La Russie a décidé de passer à l’attaque pour se défendre avant qu’il ne soit trop tard. Elle s’attaque avant tout à un «ordre mondial» imposé par l’Occident.
Son objectif déclaré est de permettre l’aménagement d’un ordre mondial multipolaire, débarrassé de l’hégémonie des Etats-Unis, responsables de 70% des conflits qui ont éclaté depuis la seconde guerre mondiale, comme l’a montré un communiqué publié par l’ambassade de Chine à Moscou.
L’acte fondateur de ce nouvel ordre, basé sur des relations équilibrées et une coopération bénéfique pour tous, a été énoncé dans un communiqué conjoint publié par les présidents russes et chinois après leur sommet, le 4 février dernier.
Sur un plan strictement militaire, le but de la Russie n’est pas d’occuper l’Ukraine mais de convaincre ce pays d’accepter un statut de neutralité pour mettre en échec son encerclement par l’Otan.
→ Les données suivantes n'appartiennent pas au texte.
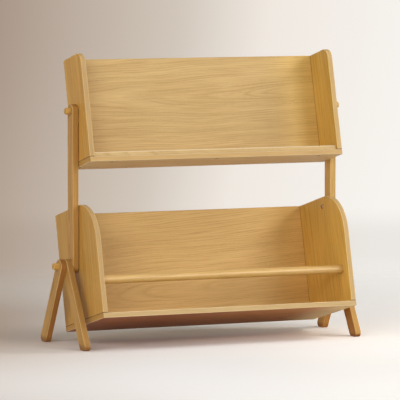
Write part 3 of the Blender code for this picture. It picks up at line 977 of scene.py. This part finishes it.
# camera, floor, backdrop and lamps
shot = {
    "place": (-4.209088, -9.308242, 1.213678),
    "yaw": 24.233,
    "pitch": -4.512,
    "lens": 316.68,
    "sensor": 36,
    "far": 200,
}
select()
turn = (radians(90 + shot["pitch"]), 0, -radians(shot["yaw"]))
bpy.ops.object.camera_add(location=shot["place"], rotation=turn)
camera = bpy.context.active_object
camera.data.lens = shot["lens"]
camera.data.sensor_width = shot["sensor"]
camera.data.clip_end = shot["far"]
bpy.context.scene.camera = camera

# floor: its tones, and where each starts and is full, in metres rightward and forward from the middle
floorLook = {
    "radius": 3.6,
    "sides": 160,
    "fade": (0.7, 2.5),
    "roughness": 0.8,
    "gloss": 0.2,
    "shade": (0.56, 0.40, 0.285, 1.0),
    "shadeRight": (-0.9, 0.0),
    "shadeForward": (-1.3, 0.2),
    "shadeLeast": 0.15,
    "shadeLost": (0.5, 1.8),
    "lostShare": 0.6,
    "pale": (0.94, 0.915, 0.885, 1.0),
    "far": (1.00, 0.968, 0.920, 1.0),
    "farForward": (-0.8, 0.6),
    "farRight": (0.0, 0.5),
    # painted light thrown down by the wood under the bins
    "warm": (0.98, 0.905, 0.82, 1.0),
    "warmWide": (0.30, 0.50),
    "warmDeep": (0.08, 0.26),
    "warmMiddle": 0.10,
    "dark": (0.0, 0.0, 0.0, 1.0),
    "glow": (0.10, 0.092, 0.086, 1.0),
    "glowRight": (-0.1, 0.45),
    "glowForward": (-0.75, -0.1),
}
bpy.ops.mesh.primitive_circle_add(vertices=floorLook["sides"], radius=floorLook["radius"], fill_type="NGON",
                                  location=(0, 0, 0))
floor = bpy.context.active_object
floor.name = "floor"
surface = bpy.data.materials.new("pale floor")
bench = Bench(surface)
x, y, _ = bench.apart(bench.add("ShaderNodeTexCoord", out="Object"))
yaw = radians(shot["yaw"])
rightward = x * cos(yaw) - y * sin(yaw)
forward = x * sin(yaw) + y * cos(yaw)
distance = (x * x + y * y).root()
# the camera sees a floor shaded towards the left rear, while the floor that throws light back is pale all over
seen = bench.add("ShaderNodeLightPath", out="Is Camera Ray")
least = floorLook["shadeLeast"]
rear = forward.rise(*floorLook["shadeForward"]) * (1 - least) + least
lost = forward.rise(*floorLook["shadeLost"]) * floorLook["lostShare"]
dim = (1.0 - rightward.rise(*floorLook["shadeRight"])) * rear * (1.0 - lost)
beyond = forward.rise(*floorLook["farForward"]).most(rightward.rise(*floorLook["farRight"]))
paleness = bench.mix(beyond * seen, floorLook["pale"], floorLook["far"])
# under the bins it is painted warmer: painted light that the wood throws down onto the floor
under = 1.0 - x.size().rise(*floorLook["warmWide"])
under = under * (1.0 - (y - floorLook["warmMiddle"]).size().rise(*floorLook["warmDeep"]))
paleness = bench.mix(under * seen, paleness, floorLook["warm"])
floorColour = bench.mix(dim * seen, paleness, floorLook["shade"])
# and at the rear right a glow seen only by the camera paints it brighter: painted light over the bins' shadow
# there, blending into the backdrop
brighter = rightward.rise(*floorLook["glowRight"]) * forward.rise(*floorLook["glowForward"]) * seen
glow = bench.mix(brighter, floorLook["dark"], floorLook["glow"])
given = {
    "Base Color": floorColour,
    "Emission Color": glow,
    "Emission Strength": 1.0,
    "Roughness": floorLook["roughness"],
    "Specular IOR Level": floorLook["gloss"],
}
painted = bench.add("ShaderNodeBsdfPrincipled", None, given)
clear = bench.add("ShaderNodeBsdfTransparent")
fade = distance.rise(*floorLook["fade"])
bench.output(bench.add("ShaderNodeMixShader", None, {0: fade, 1: painted, 2: clear}))
floor.data.materials.append(surface)

# backdrop: its tones from left to right, painted darker towards the left where less light falls, and a faint
# band of painted shade where the floor ends
backdropStops = [
    (0.0, (0.82, 0.79, 0.76)),
    (0.30, (0.60, 0.54, 0.49)),
    (0.43, (0.36, 0.27, 0.21)),
    (0.49, (0.64, 0.565, 0.49)),
    (0.515, (0.87, 0.81, 0.745)),
    (0.56, (0.93, 0.905, 0.865)),
]
backdrop = {
    "middle": 0.5,
    "shift": (-0.10, -0.02, 0.010, -0.0045),
    "bandStart": (-0.104, -0.093),
    "bandEnd": (-0.089, -0.080),
    "bandShare": 0.14,
    "band": (0.22, 0.15, 0.11, 1.0),
}
ambience = {"colour": (1.0, 1.0, 1.0, 1.0), "least": 0.025, "rear": 0.32, "turn": (0.1, 0.9)}
world = bpy.data.worlds.new("studio")
bpy.context.scene.world = world
bench = Bench(world)
x, y, z = bench.apart(bench.add("ShaderNodeTexCoord", out="Generated"))
rightward = x * cos(yaw) - y * sin(yaw)
across = rightward + backdrop["middle"] + z.rise(*backdrop["shift"])
backdropColour = bench.add("ShaderNodeValToRGB", {"stops": backdropStops}, {"Fac": across})
band = z.rise(*backdrop["bandStart"]) * (1.0 - z.rise(*backdrop["bandEnd"])) * backdrop["bandShare"]
backdropColour = bench.mix(band, backdropColour, backdrop["band"])
rays = bench.tree.nodes.new("ShaderNodeLightPath")
looks = [Wire(bench, rays.outputs[name]) for name in ("Is Camera Ray", "Is Glossy Ray", "Is Transmission Ray")]
shown = looks[0].most(looks[1]).most(looks[2])
# what lights the object is soft and comes mostly from behind
strength = y.rise(*ambience["turn"]) * ambience["rear"] + ambience["least"]
ambient = bench.add("ShaderNodeBackground", None, {"Color": ambience["colour"], "Strength": strength})
pictured = bench.add("ShaderNodeBackground", None, {"Color": backdropColour, "Strength": 1.0})
sky = bench.add("ShaderNodeMixShader", None, {0: shown, 1: ambient, 2: pictured})
bench.output(sky, "ShaderNodeOutputWorld")

lamps = {
    "front left": {"place": (-3.4, -4.0, 1.9), "size": 2.2, "power": 105},
    "front right": {"place": (2.6, -4.6, 1.9), "size": 2.2, "power": 110},
    "left": {"place": (-4.2, -1.0, 2.4), "size": 2.4, "power": 52},
    "top": {"place": (0.2, -0.6, 3.4), "size": 2.4, "power": 15},
    "right": {"place": (3.4, -1.2, 2.7), "size": 1.8, "power": 72},
    "top front": {"place": (0.6, -3.2, 3.6), "size": 2.2, "power": 25},
}
aim = Vector((0, 0, 0.35))  # all lamps look at the lower middle of the bookcase
for name, lamp in lamps.items():
    spot = Vector(lamp["place"])
    turn = (aim - spot).to_track_quat("-Z", "Y").to_euler()
    bpy.ops.object.light_add(type="AREA", location=spot, rotation=turn)
    light = bpy.context.active_object
    light.name = name
    light.data.shape = "DISK"
    light.data.size = lamp["size"]
    light.data.energy = lamp["power"]
bpy.context.scene.view_settings.view_transform = "Standard"
print("stage set")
A ce stade de l’opération militaire, l’armée russe n’utilise pas toute sa puissance de feu, évite d’entrer dans les grandes villes ukrainiennes –se contentant de les encercler- et de provoquer d’importantes destructions des infrastructures civiles.
L’Occident, lui, cherche à entraîner les Russes dans une longue guerre d’usure pour tenter de rééditer le scénario afghan qui a accéléré la chute de l’Union soviétique.
Dans ce conflit, Américains et Européens ont oublié leurs petits désaccords et font front commun contre la Russie, n’hésitant pas à fournir armes, matériel, hommes et argent pour que les Ukrainiens se battent à leur place. Ce n’est pas grave si le peuple ukrainien sert de chair à canon pour maintenir l’hégémonie occidentale sur le monde.
La Russie non plus n’est pas seule. D’importants pays, comme la Chine et l’Iran, la soutiennent, ou refusent de la condamner, comme l’Inde, le Brésil et la plupart des pays africains et asiatiques. Car la Russie aussi se bat pour tous les autres afin de les débarrasser de l’hégémonie américaine.